- Task objective -
Each line of the material below should be reproduced exactly.
--- start of Information supplied ---
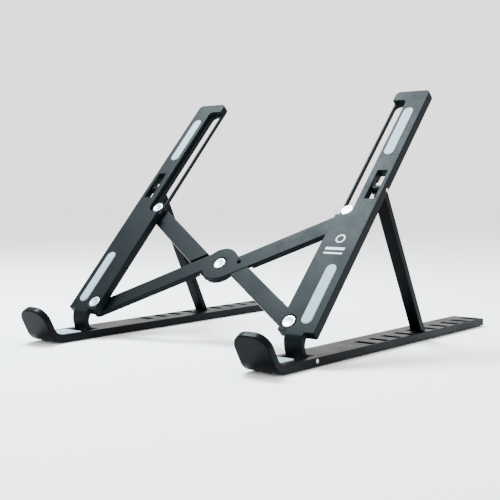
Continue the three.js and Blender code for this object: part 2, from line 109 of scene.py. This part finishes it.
camera_data = bpy.data.cameras.new("camera")
camera_data.sensor_width = 36
camera_data.lens = LENS
camera_data.shift_x, camera_data.shift_y = SHIFT_X, SHIFT_Y
camera_data.clip_start = 0.01
camera = bpy.data.objects.new("camera", camera_data)
bpy.context.scene.collection.objects.link(camera)
heading = Matrix.Rotation(CAMERA_YAW, 4, "Z")
rise = Matrix.Rotation(math.radians(90) + CAMERA_PITCH, 4, "X")
lean = Matrix.Rotation(CAMERA_ROLL, 4, "Z")
camera.matrix_world = Matrix.Translation(CAMERA_PLACE) @ heading @ rise @ lean
bpy.context.scene.camera = camera
print("camera", [round(c, 3) for c in camera.location])

# %% [markdown]
# ## Shader maths as expressions
# A material here is a few patterns mixed together. Writing each sum as a node by hand is
# long, so a small class wraps a socket and turns Python's own operators into Math nodes.

# %% Sockets that can be added and multiplied
class Value:
    """A number that changes over the surface, as a socket of a node."""

    def __init__(self, finish, socket):
        self.finish, self.socket = finish, socket

    def _math(self, operation, *others):
        inputs = {i: other for i, other in enumerate(others)}
        return self.finish.node("ShaderNodeMath", {"operation": operation}, inputs)["Value"]

    def __add__(self, other):
        return self._math("ADD", self, other)

    def __mul__(self, other):
        return self._math("MULTIPLY", self, other)

    def __sub__(self, other):
        return self._math("SUBTRACT", self, other)

    def __rsub__(self, other):
        return self._math("SUBTRACT", other, self)

    __radd__, __rmul__ = __add__, __mul__

    def power(self, other):
        return self._math("POWER", self, other)

    def absolute(self):
        return self._math("ABSOLUTE", self)

    def at_least(self, other):
        return self._math("MAXIMUM", self, other)

    def step(self, low, high):
        """0 below low, 1 above high and smooth between them."""
        ramp = self.finish.node(
            "ShaderNodeMapRange", {"interpolation_type": "SMOOTHSTEP"},
            {"Value": self, "From Min": low, "From Max": high})
        return ramp["Result"]


class Finish:
    """A material and the nodes in it."""

    def __init__(self, name):
        self.material = bpy.data.materials.new(name)
        self.material.use_nodes = True
        self.tree = self.material.node_tree
        self.shader = self.tree.nodes["Principled BSDF"]

    def node(self, kind, settings=None, inputs=None):
        """Adds a node and gives back its outputs by name."""
        made = self.tree.nodes.new(kind)
        for name, value in (settings or {}).items():
            setattr(made, name, value)
        for name, value in (inputs or {}).items():
            self.plug(made.inputs[name], value)
        return {output.name: Value(self, output) for output in made.outputs if output.enabled}

    def plug(self, socket, value):
        if isinstance(value, Value):
            self.tree.links.new(value.socket, socket)
        else:
            socket.default_value = value

    def noise(self, place, scale, detail=2.0, roughness=0.5):
        inputs = {"Vector": place, "Scale": scale, "Detail": detail, "Roughness": roughness}
        return self.node("ShaderNodeTexNoise", {}, inputs)["Fac"]

    def mixed(self, amount, first, second):
        made = self.tree.nodes.new("ShaderNodeMix")
        made.data_type = "RGBA"
        self.plug(made.inputs[0], amount)
        self.plug(made.inputs[6], first)
        self.plug(made.inputs[7], second)
        return Value(self, made.outputs[2])

    def place(self):
        """The place on the object, with the stand's own axes."""
        return self.node("ShaderNodeTexCoord")["Object"]

    def bar_place(self):
        """The place on the object, with the tilted bars' axes."""
        moved = self.node("ShaderNodeVectorMath", {"operation": "SUBTRACT"},
                          {0: self.place(), 1: hinge})["Vector"]
        return self.node("ShaderNodeVectorRotate", {"rotation_type": "X_AXIS"},
                         {"Vector": moved, "Angle": -TILT})["Vector"]

    def parts_of(self, vector):
        split = self.node("ShaderNodeSeparateXYZ", {}, {"Vector": vector})
        return split["X"], split["Y"], split["Z"]

    def bump(self, height, strength, distance):
        inputs = {"Height": height, "Strength": strength, "Distance": distance}
        return self.node("ShaderNodeBump", {}, inputs)["Normal"]

    def set(self, **sockets):
        for name, value in sockets.items():
            self.plug(self.shader.inputs[name.replace("_", " ")], value)


def paint(colour, strength=1.0):
    """A colour with its alpha, made darker or lighter by a factor."""
    return tuple(channel * strength for channel in colour) + (1,)


print("shader helpers ready")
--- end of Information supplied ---
- Completed exercise -
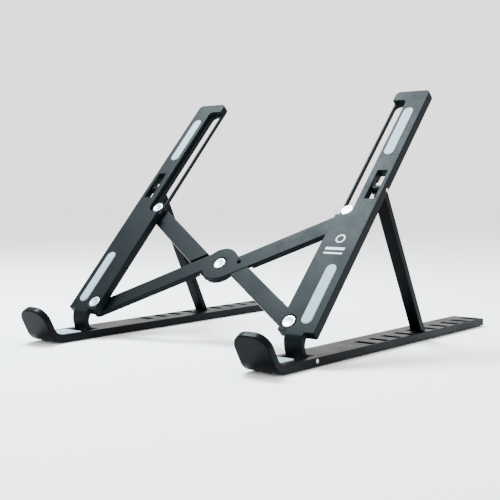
Continue the three.js and Blender code for this object: part 2, from line 109 of scene.py. This part finishes it.
camera_data = bpy.data.cameras.new("camera")
camera_data.sensor_width = 36
camera_data.lens = LENS
camera_data.shift_x, camera_data.shift_y = SHIFT_X, SHIFT_Y
camera_data.clip_start = 0.01
camera = bpy.data.objects.new("camera", camera_data)
bpy.context.scene.collection.objects.link(camera)
heading = Matrix.Rotation(CAMERA_YAW, 4, "Z")
rise = Matrix.Rotation(math.radians(90) + CAMERA_PITCH, 4, "X")
lean = Matrix.Rotation(CAMERA_ROLL, 4, "Z")
camera.matrix_world = Matrix.Translation(CAMERA_PLACE) @ heading @ rise @ lean
bpy.context.scene.camera = camera
print("camera", [round(c, 3) for c in camera.location])

# %% [markdown]
# ## Shader maths as expressions
# A material here is a few patterns mixed together. Writing each sum as a node by hand is
# long, so a small class wraps a socket and turns Python's own operators into Math nodes.

# %% Sockets that can be added and multiplied
class Value:
    """A number that changes over the surface, as a socket of a node."""

    def __init__(self, finish, socket):
        self.finish, self.socket = finish, socket

    def _math(self, operation, *others):
        inputs = {i: other for i, other in enumerate(others)}
        return self.finish.node("ShaderNodeMath", {"operation": operation}, inputs)["Value"]

    def __add__(self, other):
        return self._math("ADD", self, other)

    def __mul__(self, other):
        return self._math("MULTIPLY", self, other)

    def __sub__(self, other):
        return self._math("SUBTRACT", self, other)

    def __rsub__(self, other):
        return self._math("SUBTRACT", other, self)

    __radd__, __rmul__ = __add__, __mul__

    def power(self, other):
        return self._math("POWER", self, other)

    def absolute(self):
        return self._math("ABSOLUTE", self)

    def at_least(self, other):
        return self._math("MAXIMUM", self, other)

    def step(self, low, high):
        """0 below low, 1 above high and smooth between them."""
        ramp = self.finish.node(
            "ShaderNodeMapRange", {"interpolation_type": "SMOOTHSTEP"},
            {"Value": self, "From Min": low, "From Max": high})
        return ramp["Result"]


class Finish:
    """A material and the nodes in it."""

    def __init__(self, name):
        self.material = bpy.data.materials.new(name)
        self.material.use_nodes = True
        self.tree = self.material.node_tree
        self.shader = self.tree.nodes["Principled BSDF"]

    def node(self, kind, settings=None, inputs=None):
        """Adds a node and gives back its outputs by name."""
        made = self.tree.nodes.new(kind)
        for name, value in (settings or {}).items():
            setattr(made, name, value)
        for name, value in (inputs or {}).items():
            self.plug(made.inputs[name], value)
        return {output.name: Value(self, output) for output in made.outputs if output.enabled}

    def plug(self, socket, value):
        if isinstance(value, Value):
            self.tree.links.new(value.socket, socket)
        else:
            socket.default_value = value

    def noise(self, place, scale, detail=2.0, roughness=0.5):
        inputs = {"Vector": place, "Scale": scale, "Detail": detail, "Roughness": roughness}
        return self.node("ShaderNodeTexNoise", {}, inputs)["Fac"]

    def mixed(self, amount, first, second):
        made = self.tree.nodes.new("ShaderNodeMix")
        made.data_type = "RGBA"
        self.plug(made.inputs[0], amount)
        self.plug(made.inputs[6], first)
        self.plug(made.inputs[7], second)
        return Value(self, made.outputs[2])

    def place(self):
        """The place on the object, with the stand's own axes."""
        return self.node("ShaderNodeTexCoord")["Object"]

    def bar_place(self):
        """The place on the object, with the tilted bars' axes."""
        moved = self.node("ShaderNodeVectorMath", {"operation": "SUBTRACT"},
                          {0: self.place(), 1: hinge})["Vector"]
        return self.node("ShaderNodeVectorRotate", {"rotation_type": "X_AXIS"},
                         {"Vector": moved, "Angle": -TILT})["Vector"]

    def parts_of(self, vector):
        split = self.node("ShaderNodeSeparateXYZ", {}, {"Vector": vector})
        return split["X"], split["Y"], split["Z"]

    def bump(self, height, strength, distance):
        inputs = {"Height": height, "Strength": strength, "Distance": distance}
        return self.node("ShaderNodeBump", {}, inputs)["Normal"]

    def set(self, **sockets):
        for name, value in sockets.items():
            self.plug(self.shader.inputs[name.replace("_", " ")], value)


def paint(colour, strength=1.0):
    """A colour with its alpha, made darker or lighter by a factor."""
    return tuple(channel * strength for channel in colour) + (1,)


print("shader helpers ready")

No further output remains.